**Information supplied:**
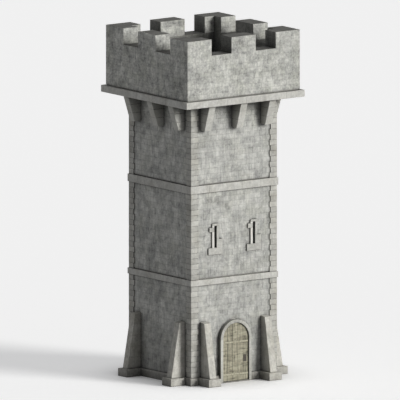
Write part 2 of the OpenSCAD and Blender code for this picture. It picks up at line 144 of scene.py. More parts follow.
def tube(rows, cols):
    """Quads from each closed ring of points to the next, and a cap at both ends."""
    number = np.arange(rows * cols).reshape(rows, cols)
    one, two = number[:-1], number[1:]
    sides = np.stack([one, np.roll(one, -1, 1), np.roll(two, -1, 1), two], -1).reshape(-1, 4)
    return [sides, np.stack([number[0, ::-1], number[-1]])]


def rim_of(count):
    """1 at the edge points of a square grid, and 0 inside it."""
    rim = np.ones((count, count))
    rim[1:-1, 1:-1] = 0
    return rim


def slab(front, back):
    """A closed slab between two grids of points, row by row up and column by column to the right."""
    quads, ring = grid_faces(*front.shape[:2])
    behind = front.size // 3
    return shape(np.stack([front, back]), [quads, quads[:, ::-1] + behind, skirt(ring, ring + behind)])


def stops(low, high, sizes):
    """Joints at the running total of the sizes, stretched to fill the span from low to high."""
    return low + np.concatenate([[0], np.cumsum(sizes)]) * (high - low) / sizes.sum()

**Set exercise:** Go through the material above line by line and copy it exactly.

**Result below:**
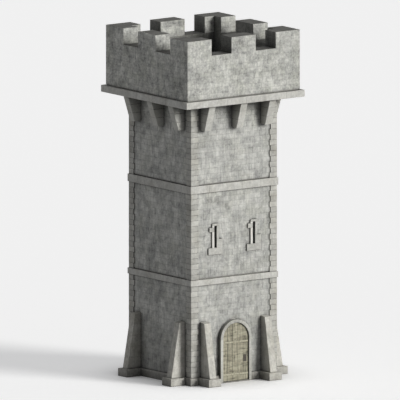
Write part 2 of the OpenSCAD and Blender code for this picture. It picks up at line 144 of scene.py. More parts follow.
def tube(rows, cols):
    """Quads from each closed ring of points to the next, and a cap at both ends."""
    number = np.arange(rows * cols).reshape(rows, cols)
    one, two = number[:-1], number[1:]
    sides = np.stack([one, np.roll(one, -1, 1), np.roll(two, -1, 1), two], -1).reshape(-1, 4)
    return [sides, np.stack([number[0, ::-1], number[-1]])]


def rim_of(count):
    """1 at the edge points of a square grid, and 0 inside it."""
    rim = np.ones((count, count))
    rim[1:-1, 1:-1] = 0
    return rim


def slab(front, back):
    """A closed slab between two grids of points, row by row up and column by column to the right."""
    quads, ring = grid_faces(*front.shape[:2])
    behind = front.size // 3
    return shape(np.stack([front, back]), [quads, quads[:, ::-1] + behind, skirt(ring, ring + behind)])


def stops(low, high, sizes):
    """Joints at the running total of the sizes, stretched to fill the span from low to high."""
    return low + np.concatenate([[0], np.cumsum(sizes)]) * (high - low) / sizes.sum()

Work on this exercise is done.